As always, Jesus does not offer us bumper-sticker answers, but a vision a vision of loving God with all our hearts and souls and minds, and of loving our neighbor as ourselves. He gives us a vision of a kingdom in which we are free to make God’s choices our own choices, a vision of a kingdom in which the coin of the realm is justice and mercy and compassion and reconciliation, a vision of a kingdom in which all that we have in our pockets and all that we have in our hearts might be spent on God’s dream for his world, because that is where our real treasure is.
“What good is it to be pro-this and anti-that?” Jesus asks. “I’m calling you to something larger than labels. I’m asking you to look at the world and to see it as God sees it. I’m asking you to understand no, I’m asking you yourselves to image in your own life God’s dream for his world. I’m challenging you to reflect God’s dream of justice and mercy and compassion and reconciliation in your own life. I’m challenging you to spend your life on God’s dream, to spend your life loving God and loving your neighbor as yourself.”
The human mind is a permanent factory of idols. “So when your flag passes by,” Willimon cautions, “and when you vote, and when you are asked to support some government policy, when you are considering the future of your nation, your town, and what you ought to do about it, be careful! Don’t give to the state that which you ought to give to God.”
Which side will Jesus come down on? That’s the question we ask. Is Jesus on our side, or not? And Jesus gives the question back to us: Whose side are you on?
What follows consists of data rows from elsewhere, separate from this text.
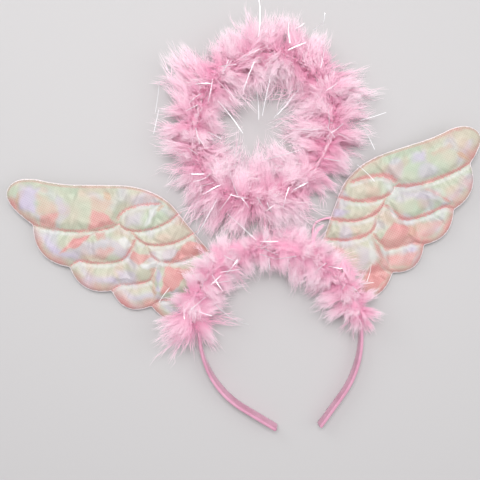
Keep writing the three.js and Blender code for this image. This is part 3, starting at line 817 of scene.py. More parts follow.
def wingOutline(side):
    corners = [wingPlace(row, side) for row in scallopCorners]
    edge = []
    for i, row in enumerate(scallopCorners[:-1]):
        start, step = corners[i], corners[i + 1] - corners[i]
        outward = np.array([step[1], -step[0]]) * side["side"]
        for t in np.arange(24) / 24:
            edge.append(start + step * t + outward * 4 * row["bow"] * t * (1 - t))
    edge.extend(smoothCurve([wingPlace(row, side) for row in leadingEdge], 10))
    edge = evenPath(edge, 0.4 * mm, True)
    # the root is hollowed to the band's outer face
    centre = np.array(crownCentre.xy)
    seat = crownRadius + 0.35 * mm
    away = np.linalg.norm(edge - centre, axis=1)
    edge = np.roll(edge, -int(np.argmax(away < seat)), axis=0)
    away = np.linalg.norm(edge - centre, axis=1)
    outside = edge[away >= seat]
    ends = [math.atan2(*(p - centre)[::-1]) for p in (outside[-1], outside[0])]
    if ends[1] - ends[0] > math.pi:
        ends[0] += 2 * math.pi
    if ends[0] - ends[1] > math.pi:
        ends[1] += 2 * math.pi
    hollow = [centre + seat * np.array([math.cos(a), math.sin(a)]) for a in np.linspace(*ends, 60)[1:-1]]
    return evenPath([*outside, *hollow], wing["spacing"] * mm, True)


def distanceTo(points, line, closed=False):
    # from each point to a line: how far, the place along it, and the nearest point on it
    start = np.asarray(line)
    stop = np.roll(start, -1, 0)
    if not closed:
        start, stop = start[:-1], stop[:-1]
    step = stop - start
    gone = np.concatenate([[0], np.cumsum(np.linalg.norm(step, axis=1))])[:-1]
    best = np.full(len(points), np.inf)
    place = np.zeros(len(points))
    nearest = np.array(points, float)
    for a, s, g in zip(start, step, gone):
        length = np.dot(s, s)
        t = np.clip(((points - a) @ s) / length, 0, 1)
        foot = a + t[:, None] * s
        far = np.linalg.norm(points - foot, axis=1)
        closer = far < best
        best[closer] = far[closer]
        place[closer] = (g + t * math.sqrt(length))[closer]
        nearest[closer] = foot[closer]
    return best, place, nearest


def insideOf(points, outline):
    inside = np.zeros(len(points), bool)
    x, y = points[:, 0], points[:, 1]
    for (ax, ay), (bx, by) in zip(outline, np.roll(outline, -1, 0)):
        crosses = (ay > y) != (by > y)
        inside ^= crosses & (x < ax + (y - ay) * (bx - ax) / (by - ay + 1e-15))
    return inside


def seamLines(side, outline):
    # the stitch lines, where they are clear of the edge and the band
    centre = np.array(crownCentre.xy)
    lines = []
    for rows in stitchLines.values():
        line = evenPath(smoothCurve([wingPlace(row, side) for row in rows], 10), wing["spacing"] * mm)
        inward = distanceTo(line, outline, True)[0] > 0.9 * mm
        kept = line[inward & (np.linalg.norm(line - centre, axis=1) > crownRadius + 1.5 * mm)]
        if len(kept) > 2:
            lines.append(kept)
    return lines


def clothPoints(side):
    # outline, stitch lines and an even field of points between them, joined into triangles
    outline = wingOutline(side)
    lines = seamLines(side, outline)
    spacing = wing["spacing"] * mm
    low, high = outline.min(0), outline.max(0)
    field = []
    for j, y in enumerate(np.arange(low[1], high[1], spacing * 0.866)):
        for x in np.arange(low[0] + (j % 2) * spacing / 2, high[0], spacing):
            field.append((x, y))
    field = np.array(field)
    free = insideOf(field, outline) & (distanceTo(field, outline, True)[0] > 0.6 * spacing)
    for line in lines:
        free &= distanceTo(field, line)[0] > 0.6 * spacing
    points = [*outline]
    edges = [(i, (i + 1) % len(outline)) for i in range(len(outline))]
    for line in lines:
        start = len(points)
        points.extend(line)
        edges.extend((start + i, start + i + 1) for i in range(len(line) - 1))
    points.extend(field[free])
    made = geometry.delaunay_2d_cdt([Vector(p) for p in points], edges, [], 1, 1e-7)
    return np.array([tuple(p) for p in made[0]]), [tuple(face) for face in made[2]], outline, lines


def wingMiddle(flat, side, name):
    # height of the wing's middle surface: it lifts towards the tip and keeps its folds
    root = wingPlace((0, 0.3), side)
    span = np.linalg.norm(wingPlace((1, 1), side) - root)
    away = np.linalg.norm(flat - root, axis=1) / span
    middle = (wing["middle"] + side["tipLift"] * away**2) * mm
    for fold in folds[name]:
        line = np.array([wingPlace(fold["from"], side), wingPlace(fold["to"], side)])
        far = distanceTo(flat, line)[0] / (fold["width"] * mm)
        middle += fold["rise"] * mm * np.exp(-1.6 * far)
    return middle


def pillow(share):
    share = np.clip(share, 0, 1)
    return np.sqrt(1 - (1 - share) ** 2)


def nearestSeam(flat, outline, lines):
    # for each point: how far the nearest stitch line is, the place along it, and how far above it the
    # point lies, from -1 for below to 1 for above
    far = np.full(len(flat), np.inf)
    place = np.zeros(len(flat))
    above = np.zeros(len(flat))
    for number, line in enumerate(lines):
        away, along, foot = distanceTo(flat, line)
        closer = away < far
        far[closer] = away[closer]
        place[closer] = along[closer] + number * 0.37
        above[closer] = ((flat - foot)[:, 1] / np.maximum(away, 1e-6))[closer]
    return far, place, above


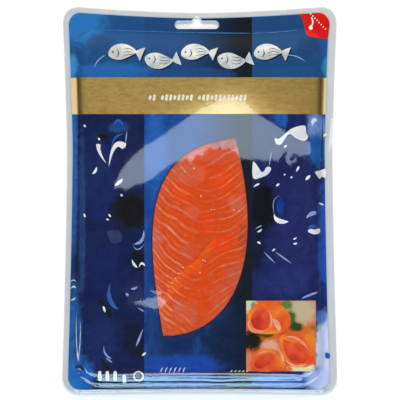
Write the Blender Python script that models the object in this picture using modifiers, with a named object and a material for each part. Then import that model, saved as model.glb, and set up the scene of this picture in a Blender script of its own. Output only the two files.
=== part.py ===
"""A flat vacuum pack of sliced smoked salmon, lying on its back with the printed face up.

A stiff lower film carries the slices. A printed card with a leaf shaped window is drawn down over them, and a clear
film is sealed over the card to the lower film all round. The pack is waisted at its long sides and dips along its top
edge, and a hang slot goes through the flat sealed margin at the top. Units in the constants are millimetres.
"""

import math

import bmesh
import bpy

MM = 0.001

# Outline of the sealed films: a rounded rectangle that is then waisted.
HALF_WIDTH = 98.3
TOP_Y = 138.3
BOTTOM_Y = -138.3
OUTLINE_RADIUS = 11.0
WAIST_HALF_WIDTH = 94.9
WAIST_Y = 36.0
TOP_DIP = 4.3
BOTTOM_DIP = 0.9
DIP_SPAN = 88.0

# Printed card, which stops short of the films all round.
CARD_HALF_WIDTH = 93.1
CARD_TOP_Y = 134.6
CARD_BOTTOM_Y = -136.6
CARD_RADIUS = 9.5

# Where the card leaves the flat margin, and where it reaches the top of the slices.
FOOT_HALF_WIDTH = 90.2
FOOT_TOP_Y = 123.4
FOOT_BOTTOM_Y = -135.0
FOOT_RADIUS_TOP = 16.0
FOOT_RADIUS_BOTTOM = 23.0
CREST_HALF_WIDTH = 84.8
CREST_TOP_Y = 107.6
CREST_BOTTOM_Y = -125.6
CREST_RADIUS_TOP = 12.0
CREST_RADIUS_BOTTOM = 12.0

# Heights.
LOWER_FILM_THICKNESS = 0.5
GAP = 0.3
CARD_THICKNESS = 0.4
CLEAR_FILM_THICKNESS = 0.3
CLEAR_FILM_OUTSET = 0.5
CREST_RISE = 4.6
DOME_RISE = 1.6

LOWER_FILM_COLOUR = (0.62, 0.63, 0.62)
CARD_COLOUR = (0.02, 0.06, 0.19)
CLEAR_FILM_COLOUR = (0.75, 0.76, 0.77)
SALMON_COLOUR = (0.71, 0.1, 0.02)

# Hang slot: a bar with round ends and a small peak over its middle.
SLOT_X = -2.1
SLOT_Y = 125.5
SLOT_WIDTH = 32.0
SLOT_HEIGHT = 6.0
SLOT_PEAK_HEIGHT = 2.4
SLOT_PEAK_BASE = 8.0
SLOT_PEAK_TOP = 3.2

# Leaf shaped window: two tips joined by two arcs, given by their handles.
LEAF_TOP = (25.4, 44.1)
LEAF_BOTTOM = (-26.2, -97.5)
LEAF_LEFT_HANDLES = ((-49.6, 36.7), (-35.9, -37.0))
LEAF_RIGHT_HANDLES = ((47.8, -39.9), (26.5, -97.8))
LEAF_STEPS = 20

# The two slices seen in the window meet along a slanted edge, the lower one lying over the upper one.
OVERLAP_POINT = (-9.2, -50.4)
OVERLAP_ANGLE = math.radians(51.5)
OVERLAP_LEAN = math.radians(30.0)
OVERLAP_HEIGHT = 4.0
TUCKED_DROP = 0.7
SLICE_INSET = 1.2
SLICE_EDGE_DROPS = (1.2, 0.3)

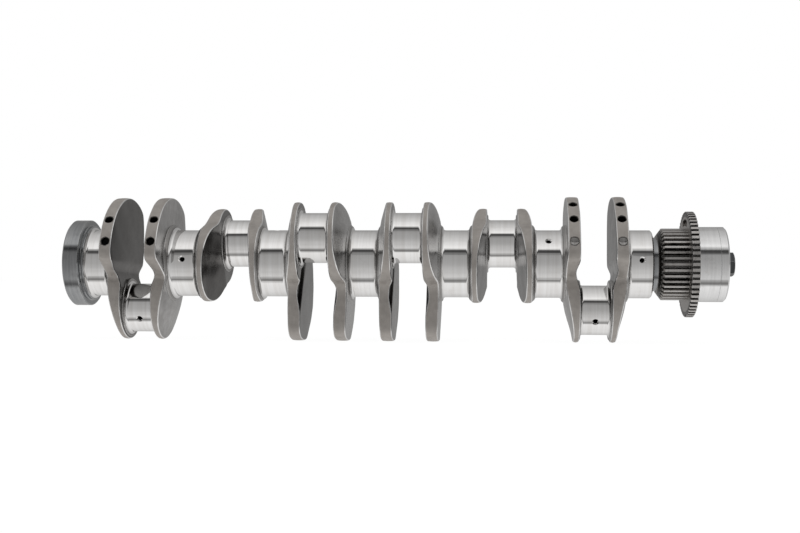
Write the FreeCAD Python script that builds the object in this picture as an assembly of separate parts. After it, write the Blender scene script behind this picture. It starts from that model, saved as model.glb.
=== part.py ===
"""Crankshaft of a heavy-duty inline six, with the gear, pulse wheel, hub and bolt on its nose.

Lengths are in millimetres. The crank axis is X: x = 0 is the outer face of the flywheel flange, and +X runs
to the nose. +Z is up. The forging is cut where its shapes meet, so each journal, crankpin and web is a
separate solid that touches its neighbours face to face.
"""

import FreeCAD, Part
import math
import os

from FreeCAD import Rotation, Vector

# Driving dimensions of the forging
CYLINDERS = 6
PITCH = 154.0  # crankpin to crankpin
THROW = 77.5  # crank axis to crankpin axis, half the stroke
MAIN_R = 57.0
PIN_R = 41.5
PIN_LENGTH = 48.0  # between the machined faces of its two webs
MAIN_LENGTH = 45.0  # likewise, for the five middle main journals
REAR_PIN_X = 125.0  # middle of crankpin 6, the one next to the flywheel
FLANGE_R = 74.0
FLANGE_LENGTH = 28.0
COLLAR_R = 64.0
COLLAR_LENGTH = 5.5
FRONT_JOURNAL_END = 989.0

# Throw directions, in degrees about the crank axis: 0 is -Y and 90 is +Z
THROW_ANGLES = {1: -87.0, 2: 153.0, 3: 33.0, 4: 33.0, 5: 153.0, 6: -87.0}

# Web section: distances along X from the middle of the web's crankpin
PIN_FACE = PIN_LENGTH / 2
MAIN_FACE = (PITCH - MAIN_LENGTH) / 2
PIN_BOSS_R = 50.5
MAIN_BOSS_R = 66.0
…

Whose image do you bear? Will you render unto God that which belongs to God?”
And that’s good news. Because, as Paul said to the Christians in Thessalonika, God has great confidence in us. God believes in us more than we ourselves believe in us. God has chosen us to get his world back for him, chosen us to bear his image here, in our time and in this place. And the image we bear, and our selves who bear that image, are precisely the one life that God asks for. How we spend these lives, whether we spend them in fear or in hope, is up to us.
In the Name of God, Father, Son, and Holy Spirit. Amen.